Netflix jolted its shareholders again with a third-quarter financial report that portrayed a company in crisis.
The video subscription service's latest blooper reel, released Monday, included an even larger customer exodus than the company had foreseen after announcing an unpopular price increase in July. What's worse, the report contained a forecast calling for more defections during the next few months.
The backlash will deprive Netflix of some of the revenue that management had been counting on to finance the company's expansion plans while it pays higher fees for Internet video streaming rights. The result: Netflix expects to post losses next year when it starts selling its streaming service in Britain and Ireland. The company didn't offer further specifics besides saying it won't go into any other overseas markets until it's making money again.
None of the developments pleased Wall Street, as Netflix lost more than a quarter of its value after the bad news came out. If that sharp decline holds in Tuesday's trading, it will mark the first time Netflix's stock price has fallen below $100 in nearly 14 months.
Netflix shares shed $33.01, or nearly 28 percent, to $85.75 in Monday's extended trading.
It's the latest setback for a former stock market darling whose shares topped $300 just three-and-a-half months ago. Netflix's market value had already plunged by about 60 percent, or nearly $9 billion, before Monday's late sell-off.
Netflix lost its luster among consumers and investors by raising prices as much as 60 percent in the U.S. and bungling an attempt to spin-off its DVD-by-mail rental service.
Raising the prices had to be done, according to Netflix CEO Reed Hastings. He said, however, that Netflix should have taken more time to explain to subscribers that the company needed the money to pay movie and television studios for rights to stream more video over high-speed Internet connections.
"We became a symbol of the evil, greedy corporation," Hastings said in a Monday interview with The Associated Press. "Then we faced a reputational hit that created significantly more cancellations than we anticipated."
The company, which is based in Los Gatos, Calif., ended September with 23.8 million U.S. subscribers, down about 800,000 from June. Netflix had predicted it would lose about 600,000 U.S. subscribers in a forecast released last month.
Management expects to gain U.S. subscribers in the current quarter, although Netflix didn't set a specific target. But a substantial number of Netflix's customers are expected to choose between renting DVDs through the mail, or streaming Internet video, instead of paying for both services.
The biggest hit is expected on the DVD side, a service that Netflix has been de-emphasizing to save money on mailing costs as its spends more to license movies and TV shows for its Internet video library. The company expects its DVD subscribers to fall from 13.9 million as of Sept. 30 to as low as 10.3 million at the end of December.

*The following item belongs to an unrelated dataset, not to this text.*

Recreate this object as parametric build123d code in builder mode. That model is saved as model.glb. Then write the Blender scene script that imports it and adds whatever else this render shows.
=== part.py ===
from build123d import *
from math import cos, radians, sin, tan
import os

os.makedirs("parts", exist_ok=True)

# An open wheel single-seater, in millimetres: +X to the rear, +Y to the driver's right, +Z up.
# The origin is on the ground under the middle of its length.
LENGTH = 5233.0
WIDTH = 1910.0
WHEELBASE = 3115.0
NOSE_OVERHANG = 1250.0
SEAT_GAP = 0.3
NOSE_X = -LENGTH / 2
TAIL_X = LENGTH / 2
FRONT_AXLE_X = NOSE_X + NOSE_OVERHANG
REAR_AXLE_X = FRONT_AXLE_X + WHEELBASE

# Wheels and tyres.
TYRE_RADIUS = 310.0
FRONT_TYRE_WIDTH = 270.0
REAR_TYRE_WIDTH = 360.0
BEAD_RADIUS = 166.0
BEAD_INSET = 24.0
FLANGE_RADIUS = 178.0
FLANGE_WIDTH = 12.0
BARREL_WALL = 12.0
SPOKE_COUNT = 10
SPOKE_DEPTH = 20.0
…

Hastings said he expects Netflix's DVD subscriptions to steadily decline, much like what has happened to AOL's dial-up Internet connection service during the past decade as high-speed alternatives became more affordable.

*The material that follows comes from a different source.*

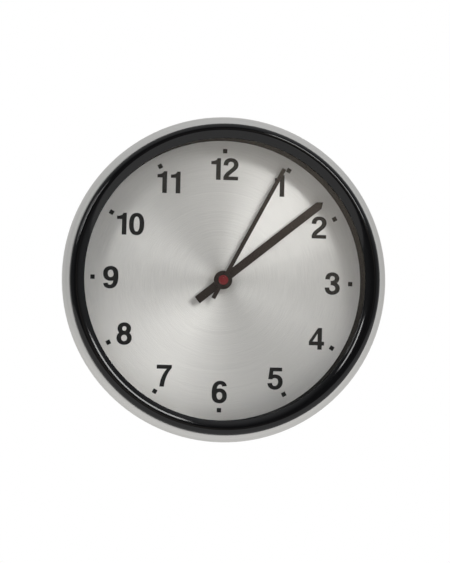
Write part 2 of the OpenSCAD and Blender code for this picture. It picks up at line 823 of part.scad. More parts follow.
module third_wheel() {
    color("white") upright() translate([third_at[0], third_at[1], 0]) {
        train_arbor();
        toothed(third_teeth, train_module, third_z, third_t, third_dir + 180, "wheel");
        toothed(pinion_teeth, centre_module, third_z + third_t, centre_z + wheel_t + 0.6 - third_z - third_t,
            gap_turn(third_dir, pinion_teeth), "pinion");
    }
}

module centre_wheel() {
    color("white") upright() difference() {
        union() {
            toothed(centre_teeth, centre_module, centre_z, wheel_t, third_dir, "wheel");
            arbor(centre_z, disc_z + disc_t - 0.3, minute_tube_r);
            toothed(cannon_teeth, motion_module, cannon_z, hour_wheel_z - 0.3 - cannon_z,
                gap_turn(minute_dir + 180, cannon_teeth), "pinion");
        }
        pivot_hole([0, 0], centre_z - over, disc_z + disc_t, arbor_r + run_gap);
    }
}

module minute_wheel() {
    color("white") upright() translate([minute_at[0], minute_at[1], 0]) difference() {
        union() {
            toothed(minute_teeth, motion_module, minute_wheel_z, wheel_t, minute_dir + 180, "wheel");
            toothed(pinion_teeth, motion_module, minute_pinion_z, minute_pinion_top - minute_pinion_z,
                gap_turn(minute_dir, pinion_teeth), "pinion");
        }
        pivot_hole([0, 0], minute_wheel_z - over, cover_z, stud_r + run_gap);
    }
}

module hour_wheel() {
    color("white") upright() difference() {
        union() {
            toothed(hour_teeth, motion_module, hour_wheel_z, wheel_t, minute_dir, "wheel");
            arbor(hour_wheel_z, hour_z + hour_t + 0.3, hour_pipe_r, $fn = 48);
        }
        pivot_hole([0, 0], hour_wheel_z - over, hour_z + hour_t, minute_tube_r + run_gap);
    }
}

module setting_knob() {
    color([0.85, 0.85, 0.83]) upright() translate([set_at[0], set_at[1], 0]) {
        difference() {
            translate([0, 0, knob_z]) cylinder(r = knob_r, h = knob_t);
            for (i = [0 : knob_notches - 1])
                rotate([0, 0, 360 * i / knob_notches])
                    translate([knob_r + 0.2, 0, knob_z - over]) cylinder(r = 0.5, h = knob_t + 2 * over, $fn = 24);
        }
        arbor(knob_z + knob_t, cover_pivot_z, set_shaft_r);
        toothed(set_teeth, motion_module, set_gear_z, wheel_t + 0.2,
            follow_turn(set_dir, minute_teeth, minute_dir + 180, set_teeth), "pinion");
    }
}

// Motor

core_y = -15.3;
core_h = 2;
pole_w = 12;
pole_h = 9;
arm_w = 2.7;
left_x = rotor_at[0] - magnet_r - 2.85;
right_x = left_x + 2 * arm_w + coil_len + 3;
coil_x = left_x + arm_w + 0.5 + 0.6 + coil_len / 2;

module stator() {
    low = core_y - core_h / 2;
    pole_low = rotor_at[1] - pole_h / 2;
    color("darkgray") upright() difference() {
        union() {
            slab(pole_w, pole_h, stator_t, [left_x + pole_w / 2, rotor_at[1], stator_z]);
            slab(arm_w, pole_low - low, stator_t, [left_x + arm_w / 2, (pole_low + low) / 2, stator_z]);
            slab(right_x - left_x - pole_w + arm_w, 1.8, stator_t,
                [(right_x + left_x + pole_w - arm_w) / 2, pole_low - 0.9, stator_z]);
            slab(arm_w, pole_low - low, stator_t, [right_x - arm_w / 2, (pole_low + low) / 2, stator_z]);
            slab(right_x - left_x, core_h, stator_t, [(left_x + right_x) / 2, core_y, stator_z]);
        }
        translate([rotor_at[0], rotor_at[1], stator_z - over])
            cylinder(r = magnet_r + 0.4, h = stator_t + 2 * over);
    }
}

module coil_axis() translate([coil_x, core_y, stator_z + stator_t / 2]) rotate([0, 90, 0]) children();

module core_slot(l) cube([stator_t + 2 * fit, core_h + 2 * fit, l], center = true);

module coil_bobbin() {
    color("ivory") upright() coil_axis() difference() {
        union() {
            cylinder(r = 1.6, h = coil_len + 1.2, center = true);
            for (s = [-1, 1])
                translate([0, 0, s * (coil_len + 0.6) / 2]) cylinder(r = coil_r + 0.2, h = 0.6, center = true);
        }
        core_slot(coil_len + 4);
    }
}

module coil_winding() {
    color("chocolate") upright() coil_axis() difference() {
        cylinder(r = coil_r, h = coil_len, center = true);
        cylinder(r = 1.6, h = coil_len + 2 * over, center = true);
    }
}

// Electrics

module circuit_board() {
    color("darkgreen") upright() slab(board_w, board_h, board_t, [board_at[0], board_at[1], board_z]);
}

module timer_chip() {
    color([0.05, 0.05, 0.05]) upright()
        translate([board_at[0] - 4, board_at[1], board_z + board_t]) cylinder(r = 2.2, h = 0.8, $fn = 32);
}

module quartz_crystal() {
    can_r = 0.95;
    color("silver") upright()
        translate([board_at[0] + 2, board_at[1] + 2, board_z + board_t + can_r])
            rotate([0, 90, 0]) cylinder(r = can_r, h = 6, $fn = 32);
}

module contact_positive() {
    color("gainsboro") upright()
        slab(contact_t, 8, battery_z + 4, [bay_len / 2 - contact_t / 2, battery_y, 1]);
}

// Strip on the wall of the bay with a leaf that stands off towards the battery
module contact_negative() {
    end_x = battery_x0 - 0.3;
    wall_x = -bay_len / 2;
    color("gainsboro") upright() {
        slab(contact_t, 8, battery_z + 4, [wall_x + contact_t / 2, battery_y, 1]);
        slab(end_x - wall_x - contact_t, 5, contact_t,
            [(end_x + wall_x + contact_t) / 2, battery_y, battery_z]);
        slab(contact_t, 5, 4, [end_x - contact_t / 2, battery_y, battery_z - 2]);
    }
}

battery_x1 = bay_len / 2 - contact_t - 0.3;
battery_x0 = battery_x1 - battery_nub - battery_len;

module battery() {
    color([0.2, 0.35, 0.3]) upright() translate([battery_x0, battery_y, battery_z]) rotate([0, 90, 0]) {
        cylinder(r = battery_r, h = battery_len);
        translate([0, 0, battery_len]) cylinder(r = 2.6, h = battery_nub, $fn = 48);
    }
}

// Hands

module blade(len, tail, w, point) {
    polygon([
        [-w / 2, -tail], [w / 2, -tail], [w / 2, len - point], [0, len], [-w / 2, len - point]
    ]);
}

module hour_hand() {
    color([0.15, 0.15, 0.15]) upright() rotate([0, 0, -minute_angle]) translate([0, 0, hour_z]) difference() {
        union() {
            linear_extrude(hour_t) blade(hour_len, hour_tail, hour_w, hour_point);
            cylinder(r = hour_eye_r, h = hour_t);
        }
        translate([0, 0, -over]) cylinder(r = hour_pipe_r + press_gap, h = hour_t + 2 * over);
    }
}

module minute_hand() {
    color([0.15, 0.15, 0.15]) upright() rotate([0, 0, -minute_angle]) translate([0, 0, minute_z]) difference() {
        union() {
            linear_extrude(minute_t) blade(minute_len, minute_tail, minute_w, minute_point);
            cylinder(r = disc_r - 0.6, h = minute_t);
        }
        translate([0, 0, -over]) cylinder(r = minute_tube_r + press_gap, h = minute_t + 2 * over);
    }
}

module minute_disc() {
    edge = 0.5;
    color([0.12, 0.12, 0.12]) upright() rotate_extrude() polygon(concat(
        [[minute_tube_r + press_gap, disc_z], [disc_r, disc_z]],
        arc(disc_r - edge, disc_z + disc_t - edge, edge, 0, 90),
        [[minute_tube_r + press_gap, disc_z + disc_t]]
    ));
}

module seconds_hand() {
    color([0.15, 0.15, 0.15]) upright() rotate([0, 0, -second_angle]) difference() {
        slab(second_w, second_len + second_tail, second_t, [0, (second_len - second_tail) / 2, second_z]);
        pivot_hole([0, 0], second_z - over, second_t + 2 * over, arbor_r + press_gap);
    }
}

module seconds_collar() {
    color("gold") upright() tube(collar_r, arbor_r + press_gap, second_z - collar_h, collar_h, $fn = 48);
}

module seconds_cap() {
    edge = 0.9;
    color("red") upright() difference() {
        rotate_extrude() polygon(concat(
            [[0, cap_z], [cap_r, cap_z]],
            arc(cap_r - edge, cap_z + cap_h - edge, edge, 0, 90),
            [[0, cap_z + cap_h]]
        ));
        pivot_hole([0, 0], cap_z - over, 0.8 + over, arbor_r + press_gap);
    }
}

case_shell();
bezel();
lens();
lens_gasket();
spacer_ring();
dial_plate();
dial_numerals();
hour_squares();
dial_feet();
dial_screws();
hanger_plate();
hanger_rivets();
movement_rear_shell();
movement_front_shell();
threaded_bush();
rubber_washer();
flat_washer();
hex_nut();
rotor();
intermediate_wheel();
seconds_wheel();
third_wheel();
centre_wheel();
minute_wheel();
hour_wheel();
setting_knob();
stator();
coil_bobbin();
coil_winding();
circuit_board();
timer_chip();
quartz_crystal();
contact_positive();
contact_negative();
battery();
hour_hand();
minute_hand();
minute_disc();
seconds_hand();
seconds_collar();
seconds_cap();
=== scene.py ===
import json
import math

import bmesh
import bpy
import numpy as np
from mathutils import Matrix, Quaternion, Vector


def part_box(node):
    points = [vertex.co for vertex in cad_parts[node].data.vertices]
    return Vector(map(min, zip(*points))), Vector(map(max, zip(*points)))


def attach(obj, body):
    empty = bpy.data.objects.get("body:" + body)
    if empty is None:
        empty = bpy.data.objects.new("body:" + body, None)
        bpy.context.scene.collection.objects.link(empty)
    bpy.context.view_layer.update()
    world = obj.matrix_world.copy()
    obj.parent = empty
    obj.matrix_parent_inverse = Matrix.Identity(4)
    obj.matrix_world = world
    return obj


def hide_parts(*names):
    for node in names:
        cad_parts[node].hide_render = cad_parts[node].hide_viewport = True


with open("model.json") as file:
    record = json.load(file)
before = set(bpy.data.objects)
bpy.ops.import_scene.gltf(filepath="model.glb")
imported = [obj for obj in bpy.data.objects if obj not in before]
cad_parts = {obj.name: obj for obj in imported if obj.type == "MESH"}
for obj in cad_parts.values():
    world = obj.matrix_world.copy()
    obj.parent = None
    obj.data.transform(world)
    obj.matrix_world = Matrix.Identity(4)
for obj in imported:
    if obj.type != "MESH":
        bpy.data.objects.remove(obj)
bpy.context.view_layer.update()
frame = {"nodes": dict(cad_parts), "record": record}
nodes = frame["nodes"]
mm = 0.001
onePoint = 0.001 * mm    # points closer than this are merged

# Camera, where the photograph was taken from: a little left of the clock and below its middle
camera = dict(azimuth=-6.46, elevation=-2.54, roll=1.38, distance=2.4, target=(0.00218, -0.025, -0.00118),
              lens=165.36, sensor=36, nearest=0.05, farthest=60)


def placeCamera(look):
    a, e, roll = (math.radians(look[k]) for k in ("azimuth", "elevation", "roll"))
    back = Vector((math.sin(a) * math.cos(e), -math.cos(a) * math.cos(e), math.sin(e)))
    right = (-back).cross(Vector((0, 0, 1))).normalized()
    up = right.cross(-back)
    tiltedRight = right * math.cos(roll) + up * math.sin(roll)
    tiltedUp = up * math.cos(roll) - right * math.sin(roll)
    data = bpy.data.cameras.new("camera")
    data.lens, data.sensor_width = look["lens"], look["sensor"]
    data.clip_start, data.clip_end = look["nearest"], look["farthest"]
    made = bpy.data.objects.new("camera", data)
    tilt = Matrix((tiltedRight, tiltedUp, back)).transposed().to_4x4()
    made.matrix_world = Matrix.Translation(Vector(look["target"]) + back * look["distance"]) @ tilt
    bpy.context.scene.collection.objects.link(made)
    bpy.context.scene.camera = made


placeCamera(camera)
print("camera placed")


# sRGB hex colour to the linear values that Blender works in
def colour(hexText):
    s = np.array([int(hexText[i:i + 2], 16) for i in (1, 3, 5)]) / 255
    linear = np.where(s <= 0.04045, s / 12.92, ((s + 0.055) / 1.055) ** 2.4)
    return (*linear.tolist(), 1)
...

Netflix's streaming subscriptions in the U.S. may rise by as much as 100,000 subscribers in the quarter, according to the company's projections.

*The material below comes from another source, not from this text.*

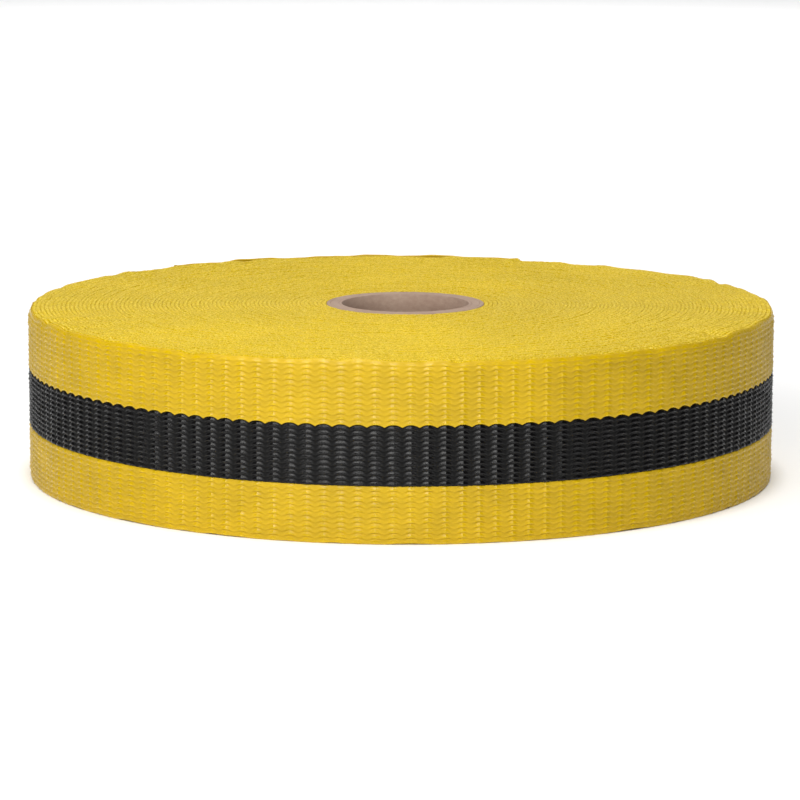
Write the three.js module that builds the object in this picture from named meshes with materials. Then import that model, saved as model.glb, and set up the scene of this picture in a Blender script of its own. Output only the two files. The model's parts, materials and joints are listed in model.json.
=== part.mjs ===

The company's outlook looks even grimmer compared with how rapidly Netflix had been growing. From the end of 2009 through June of this year, Netflix had gained 12.3 million U.S. subscribers – adding an average of 2 million customers every three months.
From a financial perspective, Netflix did better than analysts expected in the July-September period.
The company earned $62.5 million, or $1.16, per share, in the third quarter. That compared to income of $38 million, or 70 cents per share, at the same time last year.
The performance topped the average earnings estimate of 96 cents per share among analysts polled by FactSet.
Netflix's revenue climbed 49 percent from the same time last year to nearly $822 million – about $9 million above analyst estimates.
Netflix's downfall leaves Hastings – the only CEO the company has ever had – in a precarious position.
Once regarded as one of the savviest leaders in technology and entertainment, Hastings has turned into a punching bag for frustrated Netflix customers and shareholders. Many of them are still befuddled by his recent decision-making.
After Netflix's higher prices kicked in on Sept. 1, Hastings amplified the outrage by outlining a plan to toss the DVD rental business onto a separate website called Qwikster. The split from the Internet streaming service got panned so badly that Hastings reversed course in less than three weeks.
"I am not a quitter," Hastings said Monday after the AP asked him if would heed some investor calls for him to resign. "We made some mistakes, but I think our 10-year track record is extremely positive. We are going to focus on making this a great global streaming business. I am very excited about that."